Asked about any possibility that the Catholic Church would begin to allow Catholics who have been divorced and remarried only civilly to receive the sacraments, Pope Francis said he wanted to make it clear that divorced Catholics can receive the sacraments. The problems begin when they marry a second time without having their first union annulled.

He said the annulment process needs to be reformed and streamlined, but even more importantly the Catholic Church needs to get serious about developing a comprehensive pastoral program for the family, and that was one topic he planned to discuss Oct. 1-3 with the commission of eight cardinals he named to advise him on the reform of the Roman Curia and other important matters.

The late Cardinal Antonio Quarracino, his predecessor as archbishop of Buenos Aires, used to say that he thought half the Catholic marriages in the world could be annulled because people marry “without maturity, without understanding it was for one’s entire life or because it seemed socially necessary,” the pope said.

Pope Francis also mentioned the practice of the Orthodox churches that allow a second marriage—what he called “a second chance”—in some cases, giving the impression that the Catholic practice could undergo modification.

Asked about why he speaks so frequently about God’s mercy, he said, “I think this is a time for mercy,” particularly a time when the church must go out of its way to be merciful given the “not-so-beautiful witness of some priests” and “the problem of clericalism, for example, which have left so many wounds, so many wounded. The church, which is mother, must go and heal those wounds.”

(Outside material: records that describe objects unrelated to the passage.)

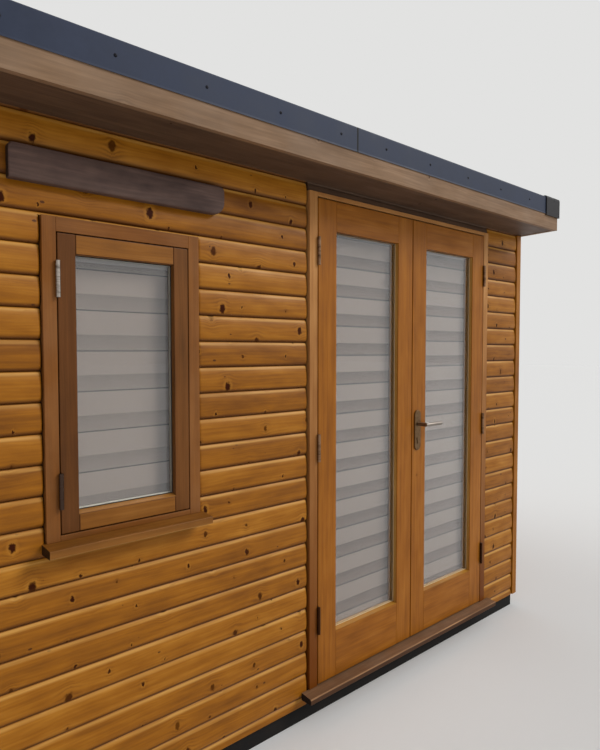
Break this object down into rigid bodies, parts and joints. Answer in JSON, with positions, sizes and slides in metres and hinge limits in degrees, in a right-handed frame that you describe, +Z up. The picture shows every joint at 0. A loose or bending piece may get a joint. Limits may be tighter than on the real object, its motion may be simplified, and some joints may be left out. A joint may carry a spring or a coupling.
{
  "type": "garden office pod",
  "caption": "Timber garden office pod with log-lap walls, a low pent roof, a casement window with a plank over it and a pair of glazed doors that open outward.",
  "frame": {"origin": "on the ground, under the middle of the roof's outline", "axes": "+X along the front to the right, +Y to the back, the doors face -Y, +Z up"},
  "size_m": [4.157, 3.074, 2.3474],
  "materials": {
    "black_base": "satin",
    "floor": "satin",
    "wall_panel": "matte",
    "log_lap": "satin",
    "corner_trim": "satin",
    "roof_panel": "matte",
    "membrane": "matte",
    "soffit": "satin",
    "fascia": "matte",
    "edge_trim": "satin",
    "trim_corner": "satin",
    "window_timber": "satin",
    "door_timber": "satin",
    "frame_timber": "satin",
    "sill_timber": "satin",
    "threshold_timber": "matte",
    "sign_timber": "matte",
    "glass": "clear",
    "hinge_steel": "satin",
    "handle_steel": "satin",
    "blind_white": "satin",
    "blind_fabric": "sheer and solid bands"
  },
  "bodies": {
    "building": {"base_bearers": "black_base", "floor_deck": "floor", "front_wall_left": "wall_panel", "front_wall_right": "wall_panel", "front_wall_over_doors": "wall_panel", "left_wall": "wall_panel", "right_wall": "wall_panel", "back_wall": "wall_panel", "front_cladding": "log_lap", "left_cladding": "log_lap", "right_cladding": "log_lap", "back_cladding": "log_lap", "corner_trims": "corner_trim", "roof_panel": "roof_panel", "roof_membrane": "membrane", "soffits": "soffit", "front_fascia": "fascia", "back_fascia": "fascia", "left_fascia": "fascia", "right_fascia": "fascia", "front_edge_trim_left": "edge_trim", "front_edge_trim_right": "edge_trim", "left_edge_trim": "edge_trim", "right_edge_trim": "edge_trim", "back_edge_trim": "edge_trim", "edge_trim_corners": "trim_corner", "window_frame": "frame_timber", "window_casement": "window_timber", "window_glass": "glass", "window_hinges": "hinge_steel", "window_sill": "sill_timber", "window_blind_cassette": "blind_white", "window_blind_fabric": "blind_fabric", "door_frame": "frame_timber", "door_threshold": "threshold_timber", "frame_hinges": "hinge_steel", "sign_board": "sign_timber"},
    "left_leaf": {"left_leaf": "door_timber", "left_glass": "glass", "left_leaf_hinges": "hinge_steel", "left_blind_cassette": "blind_white", "left_blind_fabric": "blind_fabric"},
    "right_leaf": {"right_leaf": "door_timber", "right_glass": "glass", "right_leaf_hinges": "hinge_steel", "right_blind_cassette": "blind_white", "right_blind_fabric": "blind_fabric", "handle_plates": "handle_steel"},
    "lever": {"door_lever": "handle_steel"}
  },
  "joints": [
    {"name": "left_leaf_hinge", "type": "hinge", "parent": "building", "child": "left_leaf", "pos_m": [0.4175, -1.336, 1.1], "axis": [0, 0, -1], "range_deg": [0, 100]},
    {"name": "right_leaf_hinge", "type": "hinge", "parent": "building", "child": "right_leaf", "pos_m": [1.6465, -1.336, 1.1], "axis": [0, 0, 1], "range_deg": [0, 100]},
    {"name": "lever_turn", "type": "hinge", "parent": "right_leaf", "child": "lever", "pos_m": [1.072, -1.307, 1.159], "axis": [0, 1, 0], "range_deg": [0, 40], "stiffness_Nm_per_rad": 1.5, "springref_deg": -20.05}
  ]
}
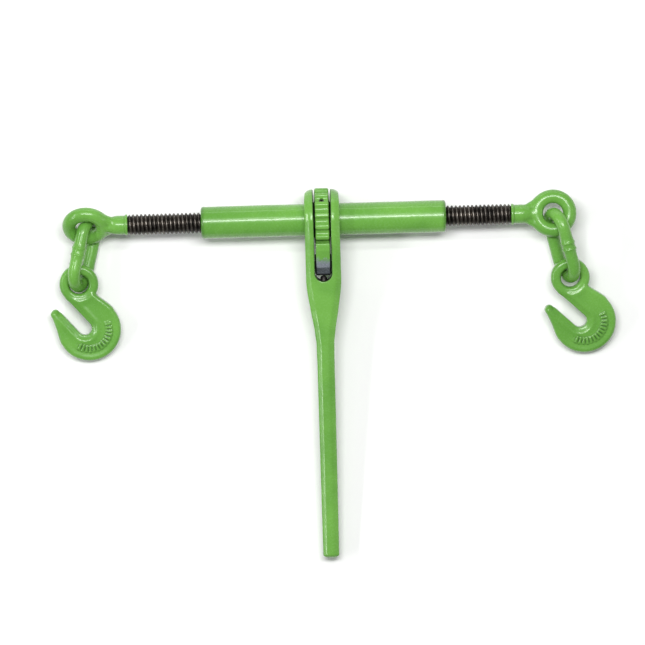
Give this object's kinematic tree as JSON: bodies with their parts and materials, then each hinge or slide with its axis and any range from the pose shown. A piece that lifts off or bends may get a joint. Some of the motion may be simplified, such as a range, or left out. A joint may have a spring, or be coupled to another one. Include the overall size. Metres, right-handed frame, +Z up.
{
  "type": "ratchet load binder",
  "caption": "Ratchet load binder: a threaded barrel with a forked ratchet handle, eye screws, links and grab hooks for tightening cargo chains.",
  "frame": {"origin": "on the floor under the middle of the whole binder's bounding box, with the binder lying on its side", "axes": "+X along the barrel towards the eye screw with the flat ring, +Y from the handle's end towards the barrel, +Z up"},
  "size_m": [0.5876, 0.3851, 0.066],
  "materials": {
    "barrel_paint": "gloss enamel over forged steel",
    "gear_paint": "gloss enamel over forged steel",
    "handle_paint": "gloss enamel over forged steel",
    "pawl_paint": "gloss enamel over forged steel",
    "screw_paint": "gloss enamel over forged steel",
    "link_paint": "gloss enamel over forged steel",
    "hook_paint": "gloss enamel over forged steel",
    "bright_steel": "plain steel",
    "dark_steel": "oiled dark steel",
    "spring_steel": "spring wire"
  },
  "bodies": {
    "barrel": {"barrel": "barrel_paint", "ratchet_gear": "gear_paint", "gear_roll_pin": "bright_steel"},
    "handle": {"handle": "handle_paint", "pawl_pin": "bright_steel", "detent_spring": "spring_steel"},
    "pawl": {"pawl": "pawl_paint"},
    "detent_plunger": {"detent_plunger": "dark_steel"},
    "left_stop_ring": {"left_stop_ring": "dark_steel"},
    "left_eye_screw": {"left_eye_screw": "screw_paint"},
    "left_link": {"left_link": "link_paint"},
    "left_hook": {"left_hook": "hook_paint"},
    "right_stop_ring": {"right_stop_ring": "dark_steel"},
    "right_eye_screw": {"right_eye_screw": "screw_paint"},
    "right_link": {"right_link": "link_paint"},
    "right_hook": {"right_hook": "hook_paint"}
  },
  "joints": [
    {"name": "handle_swing", "type": "hinge", "parent": "barrel", "child": "handle", "pos_m": [-0.00919, 0.15957, 0.033], "axis": [1, 0, 0], "continuous": true},
    {"name": "pawl_flip", "type": "hinge", "parent": "handle", "child": "pawl", "pos_m": [-0.00919, 0.11268, 0.02984], "axis": [1, 0, 0], "range_deg": [-6, 6]},
    {"name": "detent_press", "type": "slide", "parent": "handle", "child": "detent_plunger", "axis": [0, 0.9977, 0.0671], "range_m": [-0.0025, 0], "stiffness_N_per_m": 1200, "springref_m": 0.004, "deforming": ["detent_spring"]},
    {"name": "left_screw_turn", "type": "hinge", "parent": "left_stop_ring", "child": "left_eye_screw", "pos_m": [-0.25429, 0.15957, 0.033], "axis": [1, 0, 0], "range_deg": [-6480, 2160]},
    {"name": "left_screw_feed", "type": "slide", "parent": "barrel", "child": "left_stop_ring", "axis": [-1, 0, 0], "range_m": [-0.07625, 0.02545]},
    {"name": "right_screw_turn", "type": "hinge", "parent": "right_stop_ring", "child": "right_eye_screw", "pos_m": [0.23044, 0.15957, 0.033], "axis": [1, 0, 0], "range_deg": [-5760, 2880]},
    {"name": "right_screw_feed", "type": "slide", "parent": "barrel", "child": "right_stop_ring", "axis": [1, 0, 0], "range_m": [-0.06778, 0.03392]},
    {"name": "left_link_swing", "type": "hinge", "parent": "left_eye_screw", "child": "left_link", "pos_m": [-0.25429, 0.15957, 0.033], "axis": [0, -0.7314, 0.682], "range_deg": [-170, 34]},
    {"name": "right_link_swing", "type": "hinge", "parent": "right_eye_screw", "child": "right_link", "pos_m": [0.23044, 0.15957, 0.033], "axis": [0, 0, 1], "range_deg": [-40, 170]},
    {"name": "left_hook_swing", "type": "hinge", "parent": "left_link", "child": "left_hook", "pos_m": [-0.26369, 0.09987, 0.0194], "axis": [0.0286, -0.1433, 0.9893], "range_deg": [-100, 60]},
    {"name": "right_hook_swing", "type": "hinge", "parent": "right_link", "child": "right_hook", "pos_m": [0.24694, 0.09277, 0.023], "axis": [0.0552, -0.1827, 0.9816], "range_deg": [-80, 80]}
  ],
  "couplings": [
    {"joint": "left_screw_feed", "follows": "left_screw_turn", "m_per_rad": 0.00067375},
    {"joint": "right_screw_feed", "follows": "right_screw_turn", "m_per_rad": 0.00067375}
  ]
}
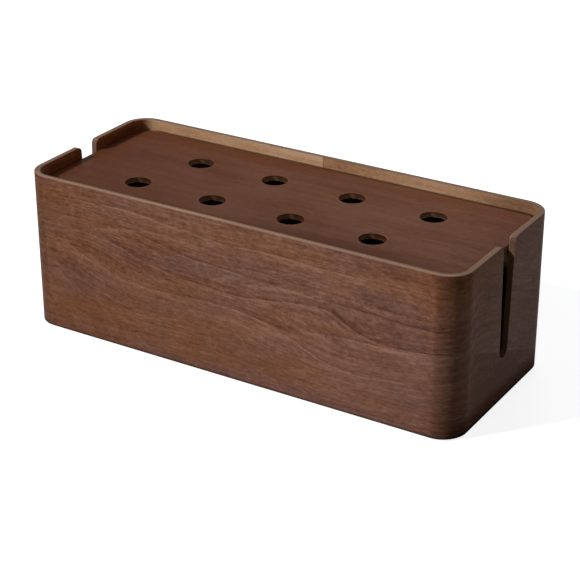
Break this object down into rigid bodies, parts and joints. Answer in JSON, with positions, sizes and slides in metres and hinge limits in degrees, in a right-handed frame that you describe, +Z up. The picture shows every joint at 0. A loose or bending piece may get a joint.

“If the Lord never tires of forgiving us, we have no other choice but to do the same,” he said. Pope Francis told the reporters that in the Gospel story of the Prodigal Son, when the young man returned after squandering his inheritance, “his father didn’t sit him down and say, ‘How did you spend the money?’ but he threw a party.”

And, the pope said, the father “didn’t just wait for his son, he went out to look for him.”